SwimmingMissy Franklin Went to the Diving Well For Olympic Gold in 100...

Missy Franklin Went to the Diving Well For Olympic Gold in 100 Backstroke

Great Races: When Missy Franklin Went to the Diving Well Ahead of Olympic Gold in 100 Backstroke

In the latest edition of Swimming World’s Great Races Series, we head back to the 2012 Olympic Games in London. It was there where American teenager Missy Franklin pulled off an epic double, capped by a gold medal in the 100-meter backstroke.

As she climbed out of the pool, a berth in the final of the 200-meter freestyle secured, Missy Franklin didn’t have time to celebrate. She didn’t have time to reflect on her performance. And, most notably to the spectators seated inside the London Aquatic Centre, the American teenager didn’t have time to head backstage to the warm-down pool.

When Franklin and coach Todd Schmitz opted to tackle the incredibly challenging double of the 200 freestyle and 100 backstroke for the 2012 Olympic Games, they knew the schedule was not favorable. The timeline for the night of July 30 featured a 14-minute gap between the semifinal of the 200 free and the final of the 100 backstroke. It would be a demanding turnaround, perhaps as grueling as any in the sport’s history at the Olympic level.

To enhance medal opportunities, athletes are often compelled to scratch one event in favor of another at the Olympic Games. The tradeoff is worthwhile if it means a greater opportunity at the podium in one discipline, as opposed to misses in both events. Franklin, though, wanted to pursue the double, and she had the support of Schmitz and youthful belief that it was a manageable feat.

For Franklin, the goal heading into the semifinals of the 200 freestyle was simple: Book a lane for the final. It didn’t matter if she advanced as the third seed, or seventh. Just finish top eight. And, if possible, earn that spot by conserving a bit of energy that could prove beneficial later in the evening.

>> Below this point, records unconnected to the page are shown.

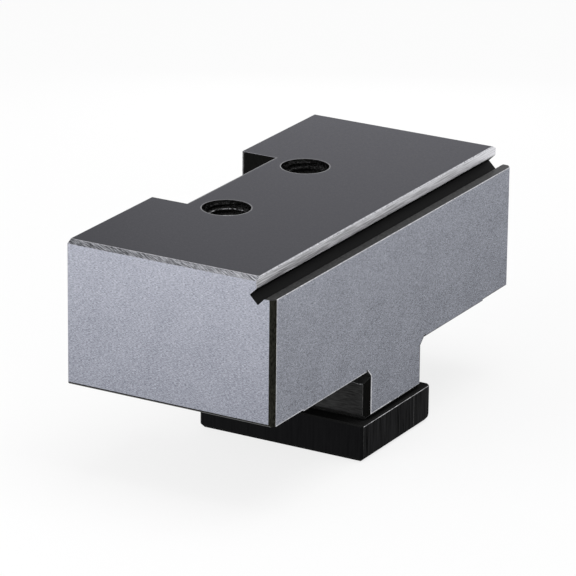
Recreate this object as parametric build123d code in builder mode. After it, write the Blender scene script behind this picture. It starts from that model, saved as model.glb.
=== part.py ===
import math
import os

from build123d import *

os.makedirs("parts", exist_ok=True)

# Stepped vise jaw: a ground steel block with a step along its clamping edge, a neck below it and
# a plate screwed under the neck that reaches beneath the rails of the vise.
# X runs along the jaw, the clamping face looks to -Y, Z is up. Zero is the middle of the
# footprint, on the underside of the plate. All lengths are in millimetres.

# Overall sizes
jaw_width = 125.0
jaw_depth = 59.0
block_height = 38.2          # from the ground pads to the top
rail_space = 13.6            # height of the space that takes the rail lips
plate_thickness = 10.0
plate_width = 36.0
plate_length = 48.0
plate_lead = 0.5             # how far the plate stands out in front of the clamping face

# Step along the clamping edge
step_depth = 5.0
step_height = 5.0
step_edge_break = 0.3
step_relief_width = 3.2
step_relief_depth = 1.0      # how far the relief runs past the corner of the step

# Edges of the block
end_chamfer_run = 1.6
end_chamfer_drop = 0.85
corner_chamfer_run = 1.4
corner_chamfer_depth = 1.1
bottom_edge_break = 0.45

# Underside: the ends are relieved, the pads beside the neck are ground
pad_inset = 15.0
pad_relief = 0.4

# Notch in the rear
notch_width = 45.0
notch_depth = 10.3

# Tapped holes in the top
top_thread_drill = 10.2
top_thread_countersink = 13.2
top_thread_spacing = 40.0
top_thread_depth = 24.0
top_thread_from_face = 38.6
drill_point_angle = 118.0

# Neck
neck_width = 30.0
neck_chamfer_run = 2.0
neck_chamfer_depth = 1.3
neck_bottom_chamfer = 1.5
neck_relief_width = 2.8
neck_relief_past = 0.2       # how far the relief runs past the corner, both ways

# Screws that hold the plate
screw_size = 10.0
screw_drill = 8.5
screw_root_clearance = 0.1   # the thread is drawn as a plain bore with this much play across
screw_through_clearance = 1.0
screw_head_width = 16.0
screw_head_height = 6.0
screw_head_chamfer = 0.6
screw_head_side_clearance = 1.5
screw_head_sink = 0.5        # the head lies this far inside the plate
screw_socket = 7.0
screw_socket_depth = 3.6
screw_length = 20.0          # under the head
screw_bore_spare = 4.0       # depth of the bore past the tip of the screw
screw_spacing = 26.0

# Edges of the plate
plate_top_break = 0.4
plate_bottom_chamfer = 1.0
plate_corner_break = 0.6

# Levels and planes that follow from the sizes
face_y = -(jaw_depth + plate_lead) / 2 + plate_lead
rear_y = face_y + jaw_depth
notch_y = rear_y - notch_depth
wall_y = face_y + step_depth
plate_front_y = face_y - plate_lead
plate_middle_y = plate_front_y + plate_length / 2
plate_top_z = plate_thickness
pad_z = plate_top_z + rail_space
end_underside_z = pad_z + pad_relief
top_z = pad_z + block_height
ledge_z = top_z - step_height
half_width = jaw_width / 2
half_neck = neck_width / 2
head_bore_depth = screw_head_height + screw_head_sink
screw_reach = screw_length - (plate_thickness - head_bore_depth)
reach_out = 6.0              # length of a relief cutter outside the corner it cuts
past = 1.0                   # how far a cut runs on outside the solid


# Jaw body
with BuildPart() as jaw_body:
    # Front view of block and neck, run over the whole depth
    with BuildSketch(Plane.XZ.offset(-face_y)) as front_view:
        with BuildLine() as front_outline:
            Polyline(
                (0, top_z),
                (half_width - end_chamfer_run, top_z),
                (half_width, top_z - end_chamfer_drop),
                (half_width, end_underside_z + bottom_edge_break),
                (half_width - bottom_edge_break, end_underside_z),
                (half_width - pad_inset, end_underside_z),
                (half_width - pad_inset, pad_z),
                (half_neck, pad_z),
                (half_neck, plate_top_z + neck_bottom_chamfer),
                (half_neck - neck_bottom_chamfer, plate_top_z),
                (0, plate_top_z),
                (0, top_z),
            )
        make_face()
        mirror(about=Plane.YZ)
    extrude(amount=-jaw_depth)

    # The step: everything in front of its wall and above its ledge goes
    with BuildSketch(Plane.YZ) as step_view:
        with BuildLine() as step_outline:
            Polyline(
                (face_y - past, ledge_z),
                (wall_y, ledge_z),
                (wall_y, top_z - step_edge_break),
                (wall_y + step_edge_break, top_z),
                (wall_y + step_edge_break, top_z + past),
                (face_y - past, top_z + past),
                (face_y - past, ledge_z),
            )
        make_face()
    extrude(amount=half_width + past, both=True, mode=Mode.SUBTRACT)

    # Relief in the corner of the step, cut at 45 degrees with its middle on the corner
    with BuildSketch(
        Plane(origin=(0, wall_y, ledge_z), x_dir=(0, 1, -1), z_dir=(1, 0, 0))
    ) as step_relief:
        with Locations(((step_relief_depth - reach_out) / 2, 0)):
            Rectangle(step_relief_depth + reach_out, step_relief_width)
    extrude(amount=half_width + past, both=True, mode=Mode.SUBTRACT)

    # Reliefs in the two corners between neck and underside; the cutter's upper wall just
    # clears the corner, so the groove eats mostly into the neck
    for side in (-1, 1):
        with BuildSketch(
            Plane(
                origin=(side * half_neck, face_y, pad_z),
                x_dir=(-side, 0, 1),
                z_dir=(0, side, 0),
            )
        ) as neck_relief:
            with Locations(
                (
                    (neck_relief_past - reach_out) / 2,
                    neck_relief_past - neck_relief_width / 2,
                )
            ):
                Rectangle(neck_relief_past + reach_out, neck_relief_width)
        extrude(amount=jaw_depth + past, both=True, mode=Mode.SUBTRACT)

    # Notch in the rear, from the top down through block and neck
    with BuildSketch(Plane.XY.offset(top_z)) as notch:
        with Locations((0, rear_y)):
            Rectangle(notch_width, 2 * notch_depth)
    extrude(amount=-(top_z - plate_top_z), mode=Mode.SUBTRACT)

    # Upright chamfers between the clamping face and the ends
    with BuildSketch(Plane.XY.offset(pad_z)) as corner_cut:
        for side in (-1, 1):
            with BuildLine() as corner_line:
                Polyline(
                    (side * half_width, face_y),
                    (side * (half_width - corner_chamfer_run), face_y),
                    (side * half_width, face_y + corner_chamfer_depth),
                    (side * half_width, face_y),
                )
            make_face()
    extrude(amount=ledge_z - pad_z, mode=Mode.SUBTRACT)

    # Upright chamfers on the front of the neck, ending in the reliefs
    neck_cut_top = pad_z - (neck_relief_width - 2 * neck_relief_past) / math.sqrt(2)
    with BuildSketch(Plane.XY.offset(plate_top_z)) as neck_cut:
        for side in (-1, 1):
            with BuildLine() as neck_line:
                Polyline(
                    (side * half_neck, face_y),
                    (side * (half_neck - neck_chamfer_run), face_y),
                    (side * half_neck, face_y + neck_chamfer_depth),
                    (side * half_neck, face_y),
                )
            make_face()
    extrude(amount=neck_cut_top - plate_top_z, mode=Mode.SUBTRACT)

    # Chamfer under the front and the rear of the neck
    for plane_y, way in ((face_y, 1), (notch_y, -1)):
        with BuildSketch(Plane.YZ) as neck_end_cut:
            with BuildLine() as neck_end_line:
                Polyline(
                    (plane_y, plate_top_z),
                    (plane_y + way * neck_bottom_chamfer, plate_top_z),
                    (plane_y, plate_top_z + neck_bottom_chamfer),
                    (plane_y, plate_top_z),
                )
            make_face()
        extrude(amount=half_neck + past, both=True, mode=Mode.SUBTRACT)

    # Two tapped holes in the top, drilled blind and countersunk
    drill_point = top_thread_drill / 2 / math.tan(math.radians(drill_point_angle / 2))
    with Locations(Plane.XY.offset(top_z)):
        with Locations(
            (-top_thread_spacing / 2, face_y + top_thread_from_face),
            (top_thread_spacing / 2, face_y + top_thread_from_face),
        ):
            CounterSinkHole(
                radius=top_thread_drill / 2,
                counter_sink_radius=top_thread_countersink / 2,
                depth=top_thread_depth,
                counter_sink_angle=90,
            )
    with Locations(
        (-top_thread_spacing / 2, face_y + top_thread_from_face, top_z - top_thread_depth),
        (top_thread_spacing / 2, face_y + top_thread_from_face, top_z - top_thread_depth),
    ):
        Cone(
            bottom_radius=0,
            top_radius=top_thread_drill / 2,
            height=drill_point,
            align=(Align.CENTER, Align.CENTER, Align.MAX),
            mode=Mode.SUBTRACT,
        )

    # Two tapped bores in the foot of the neck for the screws of the plate
    with BuildSketch(Plane.XY.offset(plate_top_z)) as screw_bores:
        with Locations(
            (0, plate_middle_y - screw_spacing / 2),
            (0, plate_middle_y + screw_spacing / 2),
        ):
            Circle(screw_drill / 2)
    extrude(amount=screw_reach + screw_bore_spare, mode=Mode.SUBTRACT)

jaw_body.part.label = "jaw_body"
export_step(jaw_body.part, "parts/jaw_body.step")


# Plate under the neck
with BuildPart() as foot_plate:
    with BuildSketch(Plane.XY) as plate_outline:
        with Locations((0, plate_middle_y)):
            Rectangle(plate_width, plate_length)
    extrude(amount=plate_thickness)
    chamfer(foot_plate.edges().filter_by(Axis.Z), length=plate_corner_break)
    chamfer(foot_plate.faces().sort_by(Axis.Z)[-1].edges(), length=plate_top_break)
    chamfer(foot_plate.faces().sort_by(Axis.Z)[0].edges(), length=plate_bottom_chamfer)
    with BuildSketch(Plane.XY) as through_holes:
        with Locations(
            (0, plate_middle_y - screw_spacing / 2),
            (0, plate_middle_y + screw_spacing / 2),
        ):
            Circle((screw_size + screw_through_clearance) / 2)
    extrude(amount=plate_thickness, mode=Mode.SUBTRACT)
    with BuildSketch(Plane.XY) as head_bores:
        with Locations(
            (0, plate_middle_y - screw_spacing / 2),
            (0, plate_middle_y + screw_spacing / 2),
        ):
            Circle((screw_head_width + screw_head_side_clearance) / 2)
    extrude(amount=head_bore_depth, mode=Mode.SUBTRACT)

foot_plate.part.label = "foot_plate"
export_step(foot_plate.part, "parts/foot_plate.step")


# Screws of the plate, head down
with BuildPart() as foot_screw_a:
    with BuildSketch(Plane.XY.offset(screw_head_sink)) as head_outline:
        with Locations((0, plate_middle_y - screw_spacing / 2)):
            Circle(screw_head_width / 2)
    extrude(amount=screw_head_height)
    chamfer(foot_screw_a.faces().sort_by(Axis.Z)[0].edges(), length=screw_head_chamfer)
    with BuildSketch(Plane.XY.offset(head_bore_depth)) as shank_outline:
        with Locations((0, plate_middle_y - screw_spacing / 2)):
            Circle(screw_size / 2)
    extrude(amount=plate_thickness - head_bore_depth)
    with BuildSketch(Plane.XY.offset(plate_thickness)) as root_outline:
        with Locations((0, plate_middle_y - screw_spacing / 2)):
            Circle((screw_drill - screw_root_clearance) / 2)
    extrude(amount=screw_reach)
    with BuildSketch(Plane.XY.offset(screw_head_sink)) as socket_outline:
        with Locations((0, plate_middle_y - screw_spacing / 2)):
            RegularPolygon(radius=screw_socket / 2, side_count=6, major_radius=False)
    extrude(amount=screw_socket_depth, mode=Mode.SUBTRACT)

foot_screw_a.part.label = "foot_screw_a"
export_step(foot_screw_a.part, "parts/foot_screw_a.step")

with BuildPart() as foot_screw_b:
    add(foot_screw_a.part.moved(Location((0, screw_spacing, 0))))

foot_screw_b.part.label = "foot_screw_b"
export_step(foot_screw_b.part, "parts/foot_screw_b.step")
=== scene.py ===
# %% [markdown]
# # A stepped vise jaw, dressed for a photograph
#
# The object is a hardened steel jaw that slides along the rails of a machine vise. Its ends and its clamping face
# are surface ground, its top and its reliefs are left black from the oxide bath, and a black foot plate under its
# neck reaches beneath the rails and holds it down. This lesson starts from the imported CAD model, which fixes every
# size and place, and adds what a drawing leaves out: broken edges, threads and the finish of each face.

import bmesh
import bpy
import numpy as np
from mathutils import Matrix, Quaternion, Vector


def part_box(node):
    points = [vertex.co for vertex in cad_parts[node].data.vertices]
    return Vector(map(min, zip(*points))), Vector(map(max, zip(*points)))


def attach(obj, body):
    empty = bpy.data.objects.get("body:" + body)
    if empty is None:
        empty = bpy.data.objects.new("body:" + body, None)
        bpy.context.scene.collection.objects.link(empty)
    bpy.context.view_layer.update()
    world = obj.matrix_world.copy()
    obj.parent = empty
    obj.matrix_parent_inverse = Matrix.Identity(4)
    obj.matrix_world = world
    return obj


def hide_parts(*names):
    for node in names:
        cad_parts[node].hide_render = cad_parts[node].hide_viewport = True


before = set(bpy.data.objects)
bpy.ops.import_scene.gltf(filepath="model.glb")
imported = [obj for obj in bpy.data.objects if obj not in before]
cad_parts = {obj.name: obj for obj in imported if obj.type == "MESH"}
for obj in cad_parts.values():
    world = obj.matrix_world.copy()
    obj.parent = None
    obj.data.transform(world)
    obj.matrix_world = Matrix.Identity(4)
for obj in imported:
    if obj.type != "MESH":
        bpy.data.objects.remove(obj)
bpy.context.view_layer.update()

MM = 0.001

# %% [markdown]
# ## Levels that the faces are told apart by
#
# A finish belongs to a face, not to a whole solid, so the script needs to know where each face lies. The box of
# the CAD node gives the outer levels. The levels inside it, such as the ledge of the step, are written here once,
# in millimetres, with Z up, X along the jaw and the clamping face towards -Y. The two halves of the jaw are
# mirror images, so each level in X stands for both.

# %% Levels in millimetres
body_low, body_high = (np.array(corner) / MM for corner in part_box("jaw_body"))
END_X, FACE_Y, REAR_Y, TOP_Z = body_high[0], body_low[1], body_high[1], body_high[2]
# The step along the clamping edge, the notch in the rear and the bevel over each end
WALL_Y, LEDGE_Z = FACE_Y + 5.0, TOP_Z - 5.0
NOTCH_X, NOTCH_Y = 22.5, REAR_Y - 10.3
BEVEL_X = END_X - 1.6
# The ground pads under the block, and the ends of its underside, which lie a little higher
PAD_Z, PAD_END_X = TOP_Z - 38.2, 47.5
END_UNDER_Z = PAD_Z + 0.4
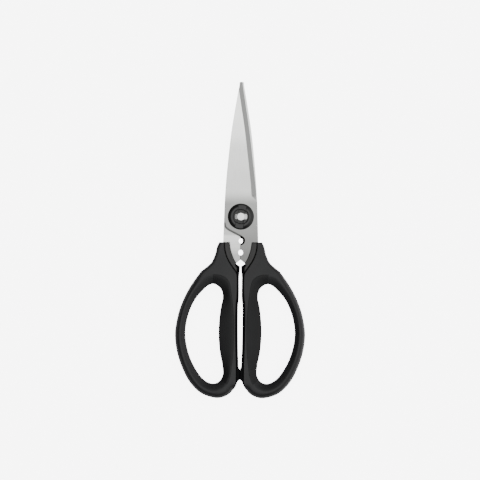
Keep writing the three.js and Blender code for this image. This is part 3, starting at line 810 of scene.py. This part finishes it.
# ---- floor, light and camera ----
TENT = [(-1, 1.2), (-0.1, 1.1), (0.2, 0.09), (0.6, 0.10), (0.85, 1.2), (1, 2.8)]  # height, level
RIGHT_WALL = 1.4
WALL_START, WALL_END = 0.35, 0.85  # where it comes in and is full, as the direction's share of +X
FLOOR_REACH, FLOOR_GLOW = 3.0, 6.5
FLOOR_Z = -5e-5
CAMERA_X = -0.0005
PHOTO_FIELD = 0.336  # width that the picture takes in at the object, m
CAMERA_DISTANCE = 2.0
ROLL = math.radians(0.4)


def add_floor():
    mesh = bpy.data.meshes.new("floor")
    corners = [(-1, -1), (1, -1), (1, 1), (-1, 1)]
    mesh.from_pydata([(x * FLOOR_REACH, y * FLOOR_REACH, FLOOR_Z) for x, y in corners], [], [(0, 1, 2, 3)])
    paper = Look("white_paper", (0.93, 0.93, 0.93), 0.9)
    paper.shader.inputs["Emission Color"].default_value = (1, 1, 1, 1)
    paper.shader.inputs["Emission Strength"].default_value = FLOOR_GLOW
    mesh.materials.append(paper.material)
    floor = bpy.data.objects.new("floor", mesh)
    bpy.context.scene.collection.objects.link(floor)
    floor.visible_diffuse = False
    floor.visible_glossy = False


def add_world():
    """A light tent: bright overhead and below, dim at the sides, and lighter to the right."""
    world = bpy.data.worlds.new("studio")
    world.use_nodes = True
    nodes, links = world.node_tree.nodes, world.node_tree.links
    background = next(n for n in nodes if n.type == "BACKGROUND")
    direction = nodes.new("ShaderNodeTexCoord").outputs["Generated"]
    parts = nodes.new("ShaderNodeSeparateXYZ")
    links.new(direction, parts.inputs["Vector"])
    lift = nodes.new("ShaderNodeMapRange")
    lift.inputs["From Min"].default_value = -1
    links.new(parts.outputs["Z"], lift.inputs["Value"])
    height = nodes.new("ShaderNodeValToRGB")
    fill_ramp(height, [((z + 1) / 2, level) for z, level in TENT])
    links.new(lift.outputs["Result"], height.inputs["Fac"])
    right = nodes.new("ShaderNodeMapRange")
    right.inputs["From Min"].default_value = WALL_START
    right.inputs["From Max"].default_value = WALL_END
    right.inputs["To Max"].default_value = RIGHT_WALL
    links.new(parts.outputs["X"], right.inputs["Value"])
    total = nodes.new("ShaderNodeMath")
    total.operation = "ADD"
    links.new(height.outputs["Color"], total.inputs[0])
    links.new(right.outputs["Result"], total.inputs[1])
    links.new(total.outputs["Value"], background.inputs["Strength"])
    background.inputs["Color"].default_value = (1, 1, 1, 1)
    bpy.context.scene.world = world


def add_camera():
    data = bpy.data.cameras.new("camera")
    data.lens = data.sensor_width * (CAMERA_DISTANCE - PIVOT.z) / PHOTO_FIELD
    camera = bpy.data.objects.new("camera", data)
    camera.location = (CAMERA_X, 0.0, CAMERA_DISTANCE)
    camera.rotation_euler = (0, 0, ROLL)
    bpy.context.scene.collection.objects.link(camera)
    bpy.context.scene.camera = camera


add_floor()
add_world()
add_camera()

Indeed, Franklin got the job done.

Racing in the second of the two night heats, Franklin moved through her four laps in 1:57.57. That performance was good for fourth place in her semifinal, and eighth overall. Oh, there was a bit of nail-biting as Franklin touched the wall, but she ultimately finished .21 ahead of Spain’s Melanie Costa Schmid and had what she desired: A bid to the final.

The moment Franklin climbed out of the water, however, her attention had shifted. She was a quarter-hour shy of battling for the title in the 100 backstroke, and based on the way Australian Emily Seebohm looked in the first two rounds, her pursuit of a gold medal was going to be a significant challenge. More, with lactic acid built up from the 200 freestyle, it was imperative Franklin had the opportunity to regroup.

Since each minute ahead of the 100 backstroke was critical, Franklin couldn’t waste her time walking to the warmdown pool. So, she took advantage of the closest water at her disposal. As the Olympic competition continued to unfold, Franklin logged a few warmdown laps in the diving well at the Aquatic Centre. The move was granted by meet officials and can be considered nothing short of a thought of genius. After all, time was crucial, and this approach treated each second as valuable as a hundredth can be in racing conditions.

When the athletes were introduced to the London crowd for the final of the 100 backstroke, Seebohm was the favorite. Not only had she produced the fastest times of the heats and semifinals, her 58.23 mark from prelims was eye-opening. More, she was fresh.

As expected, the Aussie bolted to the lead over the first 50 meters, making the turn in 28.57, compared to the 28.82 of Franklin. Down the second length of the pool, Seebohm maintained her edge at the 75-meter mark, which is where the American’s charge started to take shape. With each stroke, Franklin chewed into Seebohm’s advantage, until she pulled even, then ahead and finally, away from her foe.

At the wall, the scoreboard flashed Franklin as the Olympic champion in an American-record time of 58.33, with Seebohm earning the silver medal in 58.68. The bronze medal went to Japan’s Aya Terakawa in 58.83. In less than a minute, Franklin had the individual Olympic title she dreamed of, and had completed a spectacular double that not only relied on her physical gifts but exhibited her guts and mental toughness.

A night later, Franklin finished fourth in the 200 freestyle, as her effort of 1:55.82 left her .01 shy of Aussie Bronte Barratt for the bronze medal. Yet, she had her Olympic crown in the backstroke, and complemented that victory with a world-record showing in the 200 backstroke later in the meet.

Simply, it was a special night.

“It’s indescribable,” Franklin said of capturing an Olympic gold medal. “I still can’t believe that happened. I don’t even know what to think. I saw my parents’ reaction on the screen and I just started bawling. I can’t even think right now.”